I grew up running around fields, and my first city was Dublin, and I should miss the open space, or the skyline so low it seems ready to strike up a conversation, or the bumping into someone you know at every corner, and I do, in a way, but I don’t in another way. “May my enemies live here in summer,” said Swift of another city – London – and if he was here this week, in 38-degree heat, who knows what he’d say, but probably he’d sit on the stoop, and he’d elbow out a space for himself amid brick walls and chalked pavements and roaring traffic and know-it-all eyes. And he’d love it. I know he would.
CHONGQING, BY CLIFFORD COONAN
The mist rising from the River Jialing as it winds through Chongqing to feed into the mighty Yangtze sometimes disguises the fact that this city in southwestern China is possibly the biggest in the world, with a population of 32 million.
Few people outside China are familiar with damp Chongqing, but it has earned headlines in the past few months after Bo Xilai, the Communist Party secretary in the city, was purged; he faces charges of corruption. His wife, Gu Kailai, is suspected of involvement in the mysterious death of a British businessman, Neil Heywood, in the city.
Chongqing was part of the province of Sichuan until, as part of a policy of boosting growth in western China, the central government in Beijing turned it into a separate municipality under its direct control.
This means you can drive for hours along the banks of the Yangtze and not leave the city.

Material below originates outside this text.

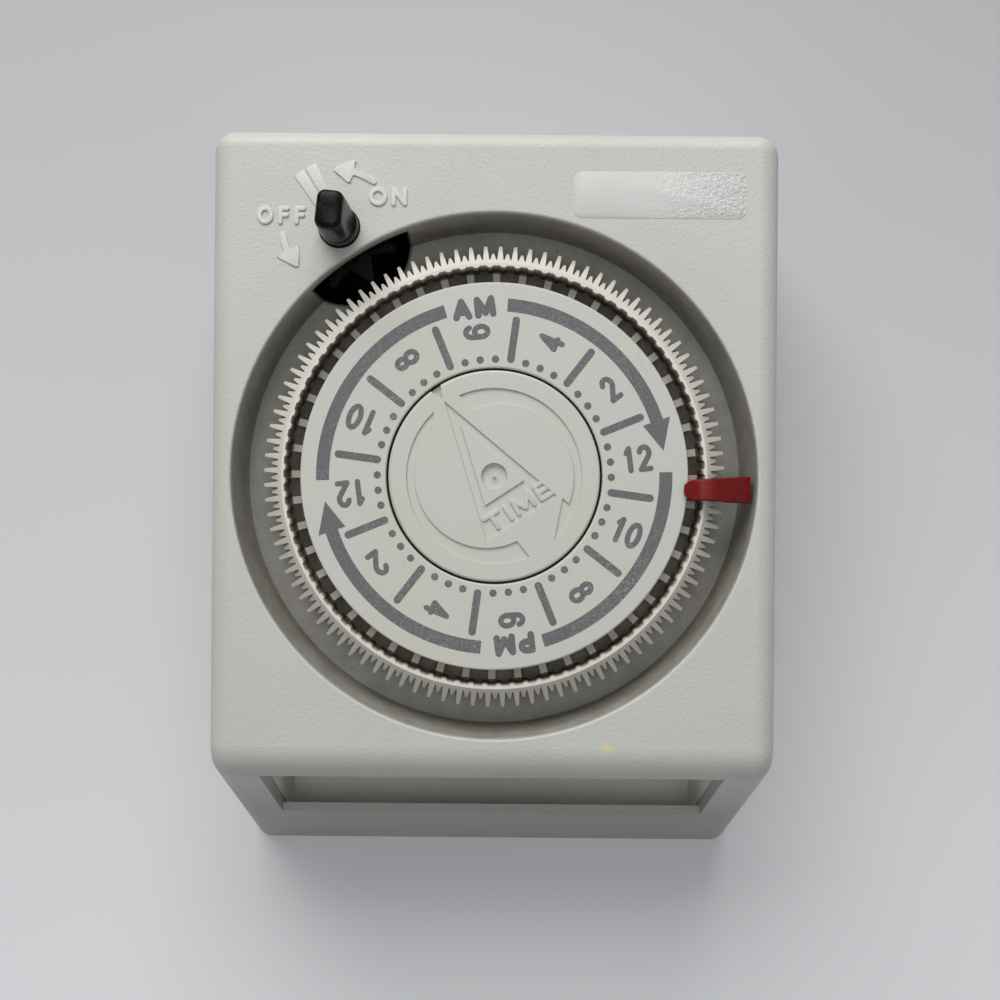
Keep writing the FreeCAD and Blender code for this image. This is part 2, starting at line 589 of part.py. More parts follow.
def make_movement():
    """Movement plate, gear train and the friction drive of the dial."""
    half_pitch = 180 / size("dial_teeth")
    plate = block("plate_body", ("sheet_left", "sheet_right"), ("sheet_near", "sheet_far"),
                  ("plate_low", "plate_high"))
    cuts = [
        block("plate_notch", ("sheet_left - 1", "notch_x"), ("notch_y", "sheet_far + 1"), THROUGH_PLATE),
        rod("plate_post_hole", "post_radius", THROUGH_PLATE),
        rod("plate_drive_hole", "drive_hole", THROUGH_PLATE, ("drive_x", "drive_y")),
        rod("plate_arbor_hole", "arbor_radius", THROUGH_PLATE, ("idler_x", "idler_y")),
    ]
    for x, y in PLATE_SCREWS:
        cuts.append(rod("plate_hole", "screw_radius + 0.1", THROUGH_PLATE, (x, y)))
    for x in MOTOR_EARS:
        cuts.append(rod("plate_motor_hole", "screw_radius", THROUGH_PLATE, (x, "motor_y")))
    subpart("movement_plate", cut("movement_plate", plate, *cuts))
    screws = [screw("plate_screw", at, "plate_low - head_height", "plate_low",
                    "plate_screw_tip")
              for at in PLATE_SCREWS]
    subpart("movement_screws", group("movement_screws", screws))

    arbor = rod("idler_arbor", "arbor_radius", ("0", "arbor_length"))
    subpart("idler_arbor", arbor, ("idler_x", "idler_y + dial_y", "plate_low"))

    dial_gear = gear("dial_gear_teeth", int(size("dial_teeth")), size("dial_module"),
                     size("idler_angle") + half_pitch, 0, size("dial_gear_thick"))
    lightening = []
    for hole in range(6):
        x, y = polar(size("light_circle"), 60 * hole + 30)
        lightening.append(rod("dial_gear_hole", "light_radius", ("-1", "dial_gear_thick + 1"), (x, y)))
    bore = rod("dial_gear_bore", "hub_step", ("-1", "dial_gear_thick + 1"))
    subpart("dial_gear", cut("dial_gear", dial_gear, bore, *lightening),
            (0, "dial_y", "dial_gear_low"))
    subpart("clutch_washer", tube("clutch_washer", "washer_radius", "hub_step",
                                  ("0", "dial_gear_low - washer_low")),
            (0, "dial_y", "washer_low"))
    ring = tube("clip_ring", "clip_radius", "hub_step", ("0", "washer_low - clip_low"))
    gap = block("clip_gap", ("0", "10"), ("-2", "2"), ("-1", "2"))
    subpart("dial_clip", cut("dial_clip", ring, gap), (0, "dial_y", "clip_low"))

    pinion = gear("idler_pinion_teeth", int(size("pinion_teeth")), size("dial_module"),
                  size("idler_angle") + 180, size("pinion_low"), size("pinion_high"))
    wheel = gear("idler_wheel_teeth", int(size("idler_teeth")), size("idler_module"),
                 190 + 180 / size("idler_teeth"), 0, size("idler_thick"))
    collar = rod("idler_collar", "3 * arbor_radius", ("idler_thick - 0.2", "pinion_low + 0.4"))
    idler_bore = rod("idler_bore", "arbor_radius + run_clear", ("-1", "pinion_high + 1"))
    subpart("idler_gear", cut("idler_gear", fuse("idler_body", pinion, wheel, collar), idler_bore),
            ("idler_x", "idler_y + dial_y", "idler_low"))

    drive = gear("drive_teeth", int(size("pinion_teeth")), size("idler_module"), 10,
                 size("drive_teeth_low"), size("drive_high"))
    stem = rod("drive_stem", "stem_radius", ("0", "drive_high"))
    subpart("drive_pinion", fuse("drive_pinion", drive, stem),
            ("drive_x", "drive_y + dial_y", "drive_low"))


def make_motor():
    """Synchronous clock motor in a drawn can with a flanged plate."""
    low = "motor_low"
    can = rod("can_body", "motor_radius", (low, "plate_low - flange_thick"))
    room = rod("can_room", "motor_radius - motor_wall", (f"{low} + motor_wall", "plate_low"))
    subpart("motor_can", cut("motor_can", can, room), ("motor_x", "motor_y + dial_y", 0))

    sheet_metal = ("plate_low - flange_thick", "plate_low")
    flange = rod("flange_disc", "motor_radius", sheet_metal, ("motor_x", "motor_y"))
    ear = block("flange_ears", ("motor_x - ear_reach", "motor_x + ear_reach"),
                ("motor_y - ear_half", "motor_y + ear_half"), sheet_metal)
    cuts = [rod("flange_bearing", "stem_radius + run_clear", THROUGH_PLATE, ("drive_x", "drive_y"))]
    for x in MOTOR_EARS:
        cuts.append(rod("ear_hole", "screw_radius", THROUGH_PLATE, (x, "motor_y")))
    subpart("motor_flange", cut("motor_flange", fuse("flange_body", flange, ear), *cuts))
    screws = [screw("motor_screw", (x, "motor_y"), f"{sheet_metal[0]} - head_height", sheet_metal[0],
                    "plate_high + 0.8") for x in MOTOR_EARS]
    subpart("motor_screws", group("motor_screws", screws))

    subpart("motor_coil", tube("motor_coil", "coil_outer", "coil_inner", ("coil_low", "coil_high")),
            ("motor_x", "motor_y + dial_y", 0))
    magnet = rod("rotor_magnet", "magnet_radius", ("magnet_low", "magnet_high"))
    arbor = rod("rotor_arbor", "rotor_radius", ("rotor_low", "rotor_high"))
    small = gear("rotor_gear", int(size("rotor_teeth")), size("rotor_module"), 0,
                 size("rotor_teeth_low"), size("rotor_high"))
    subpart("motor_rotor", fuse("motor_rotor", magnet, arbor, small),
            ("motor_x", "motor_y + dial_y", 0))


# ---------------------------------------------------------------- knob and switch
def make_knob():
    """Manual knob, its shaft, the eight-point star wheel and the switch cam."""
    at = ("knob_x", "knob_y + dial_y", 0)
    base = "case_depth - knob_sink"
    collar = rod("knob_collar", "knob_radius", (base, "case_depth + collar_rise"))
    grip_form = cone("knob_grip_cone", "knob_radius - 0.2", "knob_radius - 0.6",
                     ("case_depth + collar_rise - 0.1", "knob_top"))
    grip_slab = block("knob_grip_slab", ("-grip_half", "grip_half"), ("-knob_radius", "knob_radius"),
                      ("case_depth", "knob_top + 1"))
    grip = common("knob_grip", grip_form, grip_slab)
    socket = rod("knob_socket", "socket_radius", (f"{base} - 1", "case_depth + socket_rise"))
    knob = cut("knob", fuse("knob_body", collar, grip), socket)
    knob.Placement.Rotation = FreeCAD.Rotation(Vector(0, 0, 1), size("knob_angle"))
    subpart("knob", knob, at)

    shaft = fuse("knob_shaft", rod("shaft_rod", "shaft_radius", ("shaft_low", base)),
                 rod("shaft_end", "socket_radius", (f"{base} - 1", "case_depth + socket_rise")))
    subpart("knob_shaft", shaft, at)

    to_dial = math.degrees(math.atan2(-size("knob_y"), -size("knob_x")))
    pitch = 360 / size("star_points")
    half = size("star_tip_half")
    points = []
    for tooth in range(int(size("star_points"))):
        points.append(polar(size("star_radius"), to_dial + pitch * tooth - half))
        points.append(polar(size("star_radius"), to_dial + pitch * tooth + half))
        points.append(polar(size("star_valley"), to_dial + pitch * (tooth + 0.5)))
    star = formed("star_points", prism(points, size("star_low"), size("star_high")))
    star_bore = rod("star_bore", "shaft_radius", ("star_low - 1", "star_high + 1"))
    subpart("star_wheel", cut("star_wheel", star, star_bore), at)

    square = block("cam_square", ("-cam_flat", "cam_flat"), ("-cam_flat", "cam_flat"),
                   ("cam_low", "cam_high"))
    round_cam = common("cam_lobes", square, rod("cam_round", "cam_radius", ("cam_low", "cam_high")))
    cam_bore = rod("cam_bore", "shaft_radius", ("cam_low - 1", "cam_high + 1"))
    subpart("switch_cam", cut("switch_cam", round_cam, cam_bore), at)

    span = ("leaf_low", "leaf_high")
    leaf = tube("leaf_arc", "pocket_radius - leaf_gap", "pocket_radius - leaf_gap - leaf_thick", span)
    keep = block("leaf_keep", ("-12", "0"), ("2", "12"), ("leaf_low - 1", "leaf_high + 1"))
    keep.Placement.Rotation = FreeCAD.Rotation(Vector(0, 0, 1), size("leaf_angle"))
    nose = rod("leaf_nose", "nose_radius", span, polar(size("nose_reach"), to_dial + 4.5 * pitch))
    subpart("detent_spring", fuse("detent_spring", common("leaf_strip", leaf, keep), nose), at)


def button(name, thick, at):
    """A round contact whose axis lies along X."""
    item = doc.addObject("Part::Cylinder", name)
    item.Placement.Rotation = FreeCAD.Rotation(Vector(0, 1, 0), 90)
    item.setExpression("Radius", formula("contact_radius"))
    item.setExpression("Height", formula(thick))
    return place(item, at)


def make_switch():
    """Open-topped switch box, its hinged lever and the two contact strips."""
    outer = block("switch_outer", ("box_left", "box_right"), ("box_near", "box_far"),
                  ("box_low", "box_high"))
    inner = block("switch_inner", ("box_left + box_wall", "box_right - box_wall"),
                  ("box_near + box_wall", "box_far - box_wall"), ("box_low + box_floor", "box_high + 1"))
    bearing = rod("switch_bearing", "bearing_radius", ("box_low + 0.5", "bearing_high"),
                  ("knob_x", "knob_y"))
    well = rod("switch_well", "shaft_radius + run_clear", ("pin_low", "box_high"),
               ("knob_x", "knob_y"))
    pin_boss = rod("pin_boss", "pin_boss", ("box_low + 0.5", "pin_boss_high"), ("lever_x", "lever_y"))
    pin_hole = rod("pin_hole", "pin_radius", ("pin_low", "box_high"), ("lever_x", "lever_y"))
    walls = cut("switch_walls", outer, inner)
    subpart("switch_box", cut("switch_box", fuse("switch_body", walls, bearing, pin_boss),
                              well, pin_hole))
    subpart("lever_pin", rod("lever_pin", "pin_radius", ("0", "pin_length")),
            ("lever_x", "lever_y + dial_y", "pin_low"))

    span = ("lever_low", "lever_high")
    arm = block("lever_arm", ("-lever_half", "lever_half"), ("0", "lever_reach"), span)
    eye = rod("lever_eye", "lever_eye", span)
    contact = button("lever_contact", "contact_thick", ("lever_half", "contact_reach", "contact_z"))
    lever_bore = rod("lever_bore", "pin_radius + run_clear", ("lever_low - 1", "lever_high + 1"))
    subpart("switch_lever", cut("switch_lever", fuse("lever_body", arm, eye, contact), lever_bore),
            ("lever_x", "lever_y + dial_y", 0))

    strip = block("fixed_strip", ("strip_x", "strip_x + strip_thick"), ("strip_near", "strip_far"),
                  ("strip_low", "strip_high"))
    fixed = button("fixed_button", "button_thick",
                   ("strip_x - button_thick", "lever_y + contact_reach", "contact_z"))
    subpart("fixed_contact", fuse("fixed_contact", strip, fixed))


# ---------------------------------------------------------------- wiring
def lead(name, points, radius, bend):
    """An insulated wire on straight runs joined by tangent arcs."""
    corners = [Vector(*point) for point in points]
    edges = []
    start = corners[0]
    for before, corner, after in zip(corners, corners[1:], corners[2:]):
        back = (before - corner).normalize()
        onward = (after - corner).normalize()
        half = back.getAngle(onward) / 2
        trim = bend / math.tan(half)
        first = corner + back * trim
        last = corner + onward * trim
        inward = (back + onward).normalize()
        middle = corner + inward * (bend / math.sin(half) - bend)
        edges.append(Part.LineSegment(start, first).toShape())
        edges.append(Part.Arc(first, middle, last).toShape())
        start = last
    edges.append(Part.LineSegment(start, corners[-1]).toShape())
    path = Part.Wire(edges)
    ring = Part.Wire(Part.makeCircle(radius, corners[0], corners[1] - corners[0]))
    solid = path.makePipeShell([ring], True, False)
    expected = math.pi * radius ** 2 * path.Length
    if abs(solid.Volume - expected) > 0.03 * expected:
        raise ValueError(f"{name}: volume {solid.Volume:.1f}, expected {expected:.1f}")
    return formed(name, solid)


def make_wiring():
    """Leads from the inlet to the switch and the outlet, and to the motor."""
    radius = size("lead_radius")
    supply = lead("supply_run", [(-26.9, -38.1, 14), (-26.9, -22, 14), (-29.5, 0, 8.5),
                                 (-29.5, 25.2, 8.5)], radius, 5)
    subpart("lead_supply", supply)
    neutral = lead("neutral_run", [(-24.4, -38.1, 14), (-24.4, -29, 14), (-21, -22.4, 13),
                                   (-4, -22.4, 10.65), (-4, -25.1, 10.65)], radius, 1.3)
    subpart("lead_neutral", neutral)
    switched = lead("switched_run", [(-24, 25.2, 9), (-24, -20, 9), (-12, -20, 20),
                                     (-4, -20, 23.35), (-4, -25.1, 23.35)], radius, 2.3)
    subpart("lead_switched", switched)


def export_all():
    """Check every object, then write one file for each sub-part."""
    doc.recompute()
    for item in doc.Objects:
        if {"Invalid", "Error"} & set(item.State):
            raise RuntimeError(f"{item.Name} failed: {item.State}")
    os.makedirs("parts", exist_ok=True)
    for item in SUBPARTS:
        if item.Shape.isNull() or not item.Shape.isValid():
            raise RuntimeError(f"{item.Label} has no valid shape")
    for item in SUBPARTS:
        item.Shape.exportStep(f"parts/{item.Label}.step")
        print(item.Label, len(item.Shape.Solids), round(item.Shape.Volume, 1))


make_front_shell()
make_back_cover()
make_chamber()
make_outlet()
make_dial()
make_tripper()
make_movement()
make_motor()
make_knob()
make_switch()
make_wiring()
export_all()
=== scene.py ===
"""Looks of the programmable timer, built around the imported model.

Lengths are metres in the part's own frame: the timer lies on its back, +Z
leaves the face and +Y points to the top of the face.  The printed dial, the
raised marks, the tripper, the knob and the clear label are made here, and
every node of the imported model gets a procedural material.  Colours are linear,
and noise scales are per metre.
"""
import json
import math

import bmesh
import bpy
from mathutils import Matrix, Vector


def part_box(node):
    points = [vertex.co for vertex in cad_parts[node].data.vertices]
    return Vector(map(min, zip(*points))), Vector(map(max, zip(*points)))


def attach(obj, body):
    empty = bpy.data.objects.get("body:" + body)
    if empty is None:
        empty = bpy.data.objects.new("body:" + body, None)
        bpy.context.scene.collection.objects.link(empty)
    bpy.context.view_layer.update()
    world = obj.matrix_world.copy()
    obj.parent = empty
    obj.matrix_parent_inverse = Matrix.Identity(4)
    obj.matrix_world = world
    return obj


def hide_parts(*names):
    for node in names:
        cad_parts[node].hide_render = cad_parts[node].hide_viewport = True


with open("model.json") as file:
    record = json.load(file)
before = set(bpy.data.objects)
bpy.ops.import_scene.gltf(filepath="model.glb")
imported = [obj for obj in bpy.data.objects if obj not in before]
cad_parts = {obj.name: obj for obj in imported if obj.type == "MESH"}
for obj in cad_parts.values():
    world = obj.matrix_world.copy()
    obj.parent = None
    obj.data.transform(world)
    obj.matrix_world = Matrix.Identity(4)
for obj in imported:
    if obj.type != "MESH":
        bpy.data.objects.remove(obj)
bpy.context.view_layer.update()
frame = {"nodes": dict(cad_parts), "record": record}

MM = 0.001


# ---------------------------------------------------------------- places
def middle(node):
    """The centre of a node's box."""
    low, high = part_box(node)
    return (low + high) / 2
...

The urban population is probably seven or eight million; there are also 20 million farmers, with the remainder of the population living in the suburbs.
It used to be known as Chungking, and was the capital of China during the second World War. The Kuomintang’s generalissimo, Chiang Kai-shek, lived in the hills behind the city.
It is famous for its local speciality, Chongqing hot pot, where diners sit around a stainless-steel pot set into a table. The pot contains a fiery red chili soup into which sliced meat, fish or vegetables are placed to cook.
China’s urban population recently exceeded the number of people living in rural areas for the first time. About 240 million city-dwellers are migrant workers from the countryside.